Path Discovery Mechanism
The XO's Path Discovery Mechanism (PDM) is based on HWMP which is part of the IEEE802.11s draft. Throughout this document, we will refer to this mechanism as XO's PDM or just PDM.
Reactive, Proactive and Hybrid
XO's PDM is a Reactive mechanism. This means that a Path will be discovered only if necessary, what contrasts with a Proactive protocol that exchange topology data constantly. Examples of a reactive protocol are the Ad-hoc On-Demand Distance Vector (AODV) and the Dynamic Source Routing Protocol (DSR). Popular proactive protocols are the Optimized Link State Routing Protocol (OLSR) and the Highly Dynamic Destination-Sequenced Distance-Vector Routing (DSDV).
There seems to be a consensus that Reactive protocols have the disadvantage of a higher path acquisition when compared to Proactive protocols - that will compute paths in advance. On the other hand, computing paths in advance may mean a waste of network resources. Some of the paths may never be used and if the mesh cloud is highly mobile, pre-computed paths may be rendered obsolete even before used.
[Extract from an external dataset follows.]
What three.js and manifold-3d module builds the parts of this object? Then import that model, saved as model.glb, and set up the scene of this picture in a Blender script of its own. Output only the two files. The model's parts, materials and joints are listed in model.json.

Some protocols try to address both disadvantages by proposing a Hybrid approach. This is the case of the Zone Routing Protocol (ZRP) and the Hybrid Wireless Mesh Protocol (HWMP). The latter was chosen to be implemented in the future IEEE802.11s standard. It is basically a reactive protocol augmented by a proactive mechanism designed to permits that a node announces itself as the root of a tree based topology. This mechanism is not implemented in the XO's PDM.
Link Layer and Network Layer
XO's PDM is a link layer based mechanism. Hence, the term Path should be preferred over Route and we should talk about Path Discovery, instead of Routing. The XO's PDM is totally implemented at the link layer (or layer two) as opposed to the more common approach that implements the routing functions at network layer (or layer three). This means that MAC addresses are used by the PDM, instead of IP addresses and a mesh cloud may appear as an Ethernet physical network to upper layers.
Although according to the OSI model, routing is to be implemented at the Network Layer, there are some advantages of implementing a Path Discovery mechanism at the Link Layer, the most obvious being the fact that this layer has direct access to radio/link parameters what is much more important in wireless than in wired networks. This also makes it easier to embed the path discovery mechanism in a SoC, like the Marvell 8388, used by the XOs.
A clear disadvantage is the fact that the layer two address space is non-hierarchical, what makes MAC-based forward tables not as scalable as IP routing tables. On the other hand, is important to recognize that layer two ad-hoc networks are not meant to scale to huge internetworks, but to provide bridging capabilities to tens of nodes.
WMNs, Sensor Networks and MANETs
Multihop wireless networks fall into many categories. Probably the most widespread of these categories is the Wireless Mesh Networks (WMN). A WMN is basically a collection of fixed nodes, most of the times consisting of regular access points running adapted software. Its main goal is to provide an inexpensive and easily deployable wireless backhaul that will connect distant LANs or WLANs.
Operational WMNs can be found around the world and are mostly based on traditional network layer routing. Some examples are the FunkFeuer Net in Austria, MIT’s RoofNet, VMesh, in Greece, UCSB’s MeshNet, CUWin in Urbana, ReMesh in Brazil and Microsoft Mesh among others.
A WMN is not necessarily an ad-hoc network, in the sense that it can benefit from ahead planning on the position of the nodes. Nonetheless, nothing prevents it from growing organically like the FunkFeuer Network, in Austria, or the Meraki Public Network in San Francisco.
Sensor networks are another increasingly important class of multihop wireless network. Its main goal is the consolidation of information collected from distributed nodes – the sensors – spread over a given area. The sensors might be mobile, like the collars attached to coyotes in UCSC’s CARNIVORE Project or to zebras in Princeton’s ZebraNet; or fixed, like the ones installed in floaters or tree tops to collect environmental data, like temperature or the incidence of light.
Independent of the application or the scale, one important characteristic of a Sensor Network is that the information travels to central nodes, where the researcher or a monitoring process analyze the data and infer its conclusions.
A third category of wireless mobile networks, and the one that we are most interested in, is the Mobile Ad-hoc Mobile Network, or MANET. These networks are designed to provide connectivity to mobile computing devices without the aid of an infrastructure. From now on, when we refer to a mesh, or to a mesh cloud, we are actually referring to a MANET formed by XOs.
Differently from a WMN, a MANET is a self-configuring network where there are no fixed routers. In a MANET, routers are free to move and the topology of the network can change dramatically and quickly. Traffic routing functions will be carried on by some or all of the participating nodes. Moreover, differently from a Sensors Network, there may be no clear concentration of traffic to a given node. Though some concentration may happen if one node offers an attractive service to the mesh cloud – like gateway provisions to the Internet – any two nodes might want to communicate.